LABRAVA

メキシコノート 0060

ベラクルス州コスコマテペックの「皇帝の宿」

メキシコ・ベラクルス州コスコマテペックのホテル Posada del Emperador
Coscomatepec de Bravo, Veracruz, Mexico, 2014

コスコマテペックに着いた。メキシコを猫が伸びをして反り返った形と見れば、背中の湾曲した辺りのベラクルス州の中程、山の中にある小さな町である。略してコスコとも呼ばれる。町の中は坂道だらけで、周りは山だらけのコスコ。訪れる目的など、さて何だったかな。というか、あったかな。

このコスコには、ちょっとおもしろいホテルがある。その名も「皇帝の宿」。メキシコ初の先住民の大統領ベニート・フアレス、フランス傀儡政権時のメキシコ皇帝マクシミリアン、この二人が滞在した部屋がそれぞれ残っていて、普通に宿泊できるという。実際にホテルを訪ねてみると、今は宿泊できないとのことだったけれど、見るだけなら許された。どちらの部屋も決して広くはないながら、重厚な家具、手の込んだ細工が施された調度品、天蓋付きベッドなど、タイムスリップ感たっぷりだ。ベニート・フアレスは1857年に、マクシミリアンは1864年に宿泊したそう。その間、7年か。その後の二人の運命の交差を考えると、こんな山の中の小さな町の同じホテルに泊まり、それもその部屋が今も残っているというのがなんとも不思議。どちらかの部屋に泊まれたらよかったのに。でも、誰も泊まらせないでこのままそっとしておいてほしいとも思ったり。
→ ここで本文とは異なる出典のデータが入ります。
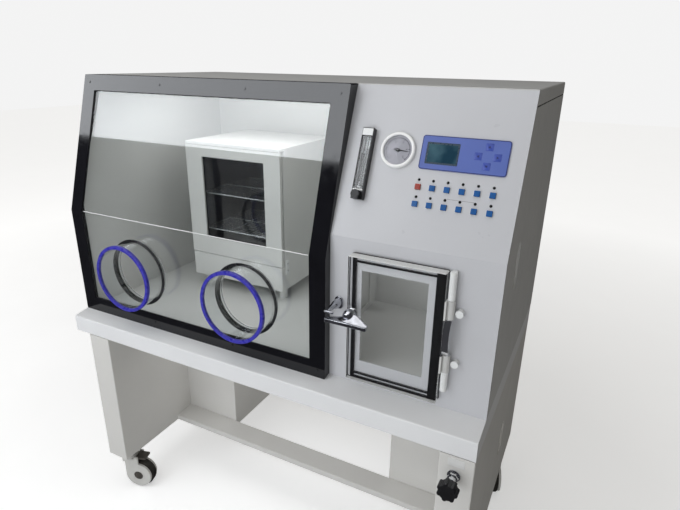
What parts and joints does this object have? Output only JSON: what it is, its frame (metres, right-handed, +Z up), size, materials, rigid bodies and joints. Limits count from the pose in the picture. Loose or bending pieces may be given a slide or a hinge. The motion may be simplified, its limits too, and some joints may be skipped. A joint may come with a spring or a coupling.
{
  "type": "laboratory glove box",
  "caption": "Sealed work cabinet on a wheeled stand, with a leaning window, glove ports, a side transfer chamber with a hinged door, and a control panel.",
  "frame": {"origin": "middle of the object's floor rectangle, on the floor", "axes": "+Z up; -Y is the front, where the operator stands; +X is to the operator's right"},
  "size_m": [1.259, 0.831, 1.36],
  "materials": {
    "stand_paint": "satin",
    "cabinet_paint": "satin",
    "liner_steel": "satin",
    "fascia_paint": "satin",
    "frame_black": "gloss",
    "clear_pane": "gloss",
    "screw_steel": "satin",
    "clear_tube": "gloss",
    "flange_black": "matte",
    "cuff_blue": "gloss",
    "seal_rubber": "matte",
    "hinge_white": "satin",
    "chrome": "polished",
    "inner_door_metal": "satin",
    "oven_paint": "satin",
    "oven_door_paint": "satin",
    "oven_glass": "gloss",
    "shelf_wire": "polished",
    "meter_clear": "gloss",
    "float_steel": "satin",
    "knob_black": "matte",
    "gauge_black": "gloss",
    "needle_black": "matte",
    "overlay_blue": "satin",
    "caster_plate_steel": "satin",
    "fitting_brass": "satin",
    "button_red": "gloss",
    "button_blue": "gloss",
    "caster_grey": "satin",
    "tyre_dark": "matte",
    "pedal_dark": "matte"
  },
  "bodies": {
    "cabinet": {"left_pedestal": "stand_paint", "right_pedestal": "stand_paint", "cross_rail": "stand_paint", "table": "cabinet_paint", "case_shell": "cabinet_paint", "right_cover": "cabinet_paint", "chamber_liner": "liner_steel", "partition_wall": "liner_steel", "fascia": "fascia_paint", "window_frame": "frame_black", "window_pane": "clear_pane", "frame_screws": "screw_steel", "port_tubes": "clear_tube", "port_flanges": "flange_black", "port_rings": "cuff_blue", "transfer_box": "liner_steel", "door_hinge_posts": "hinge_white", "latch_keeper": "chrome", "incubator_body": "oven_paint", "incubator_shelves": "shelf_wire", "rotameter_body": "meter_clear", "gauge_case": "gauge_black", "display_panel": "overlay_blue", "valve_body": "chrome", "caster_plates": "caster_plate_steel", "rear_fittings": "fitting_brass"},
    "transfer_door": {"outer_door": "clear_pane", "door_gasket": "seal_rubber", "door_hinge_leaf": "hinge_white", "latch_base": "chrome"},
    "door_latch": {"latch_lever": "chrome"},
    "airlock_inner_door": {"inner_door": "inner_door_metal"},
    "oven_door": {"incubator_door": "oven_door_paint", "incubator_glass": "oven_glass"},
    "flow_float": {"rotameter_float": "float_steel"},
    "flow_knob": {"rotameter_knob": "knob_black"},
    "needle": {"gauge_needle": "needle_black"},
    "gas_knob": {"valve_knob": "knob_black"},
    "button_01": {"button_01": "button_red"},
    "button_02": {"button_02": "button_blue"},
    "button_03": {"button_03": "button_blue"},
    "button_04": {"button_04": "button_blue"},
    "button_05": {"button_05": "button_blue"},
    "button_06": {"button_06": "button_blue"},
    "button_07": {"button_07": "button_blue"},
    "button_08": {"button_08": "button_blue"},
    "button_09": {"button_09": "button_blue"},
    "button_10": {"button_10": "button_blue"},
    "button_11": {"button_11": "button_blue"},
    "button_12": {"button_12": "button_blue"},
    "caster_left_front": {"caster_fork_left_front": "caster_grey"},
    "wheel_left_front": {"caster_wheel_left_front": "tyre_dark"},
    "pedal_left_front": {"brake_pedal_left_front": "pedal_dark"},
    "caster_right_front": {"caster_fork_right_front": "caster_grey"},
    "wheel_right_front": {"caster_wheel_right_front": "tyre_dark"},
    "pedal_right_front": {"brake_pedal_right_front": "pedal_dark"},
    "caster_left_rear": {"caster_fork_left_rear": "caster_grey"},
    "wheel_left_rear": {"caster_wheel_left_rear": "tyre_dark"},
    "caster_right_rear": {"caster_fork_right_rear": "caster_grey"},
    "wheel_right_rear": {"caster_wheel_right_rear": "tyre_dark"}
  },
  "joints": [
    {"name": "transfer_door_swing", "type": "hinge", "parent": "cabinet", "child": "transfer_door", "pos_m": [0.52049, -0.2955, 0.85], "axis": [0, 0, 1], "range_deg": [0, 95]},
    {"name": "door_latch_turn", "type": "hinge", "parent": "transfer_door", "child": "door_latch", "pos_m": [0.30049, -0.3355, 0.868], "axis": [0, -1, 0], "range_deg": [0, 90]},
    {"name": "inner_door_swing", "type": "hinge", "parent": "cabinet", "child": "airlock_inner_door", "pos_m": [0.19149, -0.2505, 0.85], "axis": [0, 0, 1], "range_deg": [0, 90]},
    {"name": "oven_door_swing", "type": "hinge", "parent": "cabinet", "child": "oven_door", "pos_m": [-0.10051, 0.0125, 0.97], "axis": [0, 0, 1], "range_deg": [0, 42]},
    {"name": "flow_float_lift", "type": "slide", "parent": "cabinet", "child": "flow_float", "axis": [0, 0.3738, 0.9275], "range_m": [0, 0.095]},
    {"name": "flow_knob_turn", "type": "hinge", "parent": "cabinet", "child": "flow_knob", "pos_m": [0.27949, -0.26208, 1.13095], "axis": [0, -0.9275, 0.3738], "range_deg": [0, 540]},
    {"name": "needle_turn", "type": "hinge", "parent": "cabinet", "child": "needle", "pos_m": [0.35149, -0.20973, 1.22737], "axis": [0, -0.9275, 0.3738], "range_deg": [-33, 237], "stiffness_Nm_per_rad": 0.002},
    {"name": "gas_knob_turn", "type": "hinge", "parent": "cabinet", "child": "gas_knob", "pos_m": [0.57749, -0.4005, 0.552], "axis": [0, -1, 0], "range_deg": [0, 540]},
    {"name": "button_01_press", "type": "slide", "parent": "cabinet", "child": "button_01", "axis": [0, 0.9275, -0.3738], "range_m": [0, 0.0015], "stiffness_N_per_m": 400},
    {"name": "button_02_press", "type": "slide", "parent": "cabinet", "child": "button_02", "axis": [0, 0.9275, -0.3738], "range_m": [0, 0.0015], "stiffness_N_per_m": 400},
    {"name": "button_03_press", "type": "slide", "parent": "cabinet", "child": "button_03", "axis": [0, 0.9275, -0.3738], "range_m": [0, 0.0015], "stiffness_N_per_m": 400},
    {"name": "button_04_press", "type": "slide", "parent": "cabinet", "child": "button_04", "axis": [0, 0.9275, -0.3738], "range_m": [0, 0.0015], "stiffness_N_per_m": 400},
    {"name": "button_05_press", "type": "slide", "parent": "cabinet", "child": "button_05", "axis": [0, 0.9275, -0.3738], "range_m": [0, 0.0015], "stiffness_N_per_m": 400},
    {"name": "button_06_press", "type": "slide", "parent": "cabinet", "child": "button_06", "axis": [0, 0.9275, -0.3738], "range_m": [0, 0.0015], "stiffness_N_per_m": 400},
    {"name": "button_07_press", "type": "slide", "parent": "cabinet", "child": "button_07", "axis": [0, 0.9275, -0.3738], "range_m": [0, 0.0015], "stiffness_N_per_m": 400},
    {"name": "button_08_press", "type": "slide", "parent": "cabinet", "child": "button_08", "axis": [0, 0.9275, -0.3738], "range_m": [0, 0.0015], "stiffness_N_per_m": 400},
    {"name": "button_09_press", "type": "slide", "parent": "cabinet", "child": "button_09", "axis": [0, 0.9275, -0.3738], "range_m": [0, 0.0015], "stiffness_N_per_m": 400},
    {"name": "button_10_press", "type": "slide", "parent": "cabinet", "child": "button_10", "axis": [0, 0.9275, -0.3738], "range_m": [0, 0.0015], "stiffness_N_per_m": 400},
    {"name": "button_11_press", "type": "slide", "parent": "cabinet", "child": "button_11", "axis": [0, 0.9275, -0.3738], "range_m": [0, 0.0015], "stiffness_N_per_m": 400},
    {"name": "button_12_press", "type": "slide", "parent": "cabinet", "child": "button_12", "axis": [0, 0.9275, -0.3738], "range_m": [0, 0.0015], "stiffness_N_per_m": 400},
    {"name": "swivel_left_front", "type": "hinge", "parent": "cabinet", "child": "caster_left_front", "pos_m": [-0.53651, -0.3055, 0.13], "axis": [0, 0, 1], "continuous": true},
    {"name": "roll_left_front", "type": "hinge", "parent": "caster_left_front", "child": "wheel_left_front", "pos_m": [-0.50496, -0.29585, 0.05], "axis": [-0.2924, 0.9563, 0], "continuous": true},
    {"name": "brake_left_front", "type": "hinge", "parent": "caster_left_front", "child": "pedal_left_front", "pos_m": [-0.50782, -0.29673, 0.119], "axis": [-0.2924, 0.9563, 0], "range_deg": [0, 10]},
    {"name": "swivel_right_front", "type": "hinge", "parent": "cabinet", "child": "caster_right_front", "pos_m": [0.57649, -0.3035, 0.13], "axis": [0, 0, 1], "continuous": true},
    {"name": "roll_right_front", "type": "hinge", "parent": "caster_right_front", "child": "wheel_right_front", "pos_m": [0.54658, -0.28955, 0.05], "axis": [-0.4226, -0.9063, 0], "continuous": true},
    {"name": "brake_right_front", "type": "hinge", "parent": "caster_right_front", "child": "pedal_right_front", "pos_m": [0.5493, -0.29082, 0.119], "axis": [-0.4226, -0.9063, 0], "range_deg": [0, 10]},
    {"name": "swivel_left_rear", "type": "hinge", "parent": "cabinet", "child": "caster_left_rear", "pos_m": [-0.53151, 0.3345, 0.13], "axis": [0, 0, 1], "continuous": true},
    {"name": "roll_left_rear", "type": "hinge", "parent": "caster_left_rear", "child": "wheel_left_rear", "pos_m": [-0.50623, 0.35571, 0.05], "axis": [-0.6428, 0.766, 0], "continuous": true},
    {"name": "swivel_right_rear", "type": "hinge", "parent": "cabinet", "child": "caster_right_rear", "pos_m": [0.58449, 0.2845, 0.13], "axis": [0, 0, 1], "continuous": true},
    {"name": "roll_right_rear", "type": "hinge", "parent": "caster_right_rear", "child": "wheel_right_rear", "pos_m": [0.59468, 0.25311, 0.05], "axis": [0.9511, 0.309, 0], "continuous": true}
  ]
}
メキシコ政府観光局は、超メジャーではないけれどおすすめのこじんまりとした観光地を「プエブロ マヒコ」として認定している。コスコも「プエブロ マヒコ」のひとつである。なので、この先どんどん上り調子で観光地然とした雰囲気になっていくかもしれないが、今のところ圧倒的な観光資源があるわけではない。それでもちょっとした見どころはある。古いパン屋さんとか葉巻工房とか。コーヒーもおいしい。祭りもすごそうだ。それにコスコでは、昔ながらの物々交換で取り引きされる古代市場さながらの市が毎月曜日に立つ。週に一度、山奥の集落から家畜や農産物を持ち寄った人々がコスコに集まってくるのである。なんだかいい雰囲気だな。これだけで十分。こういう町なら、目的などもたずにふらっと訪れたのは正解だったかな。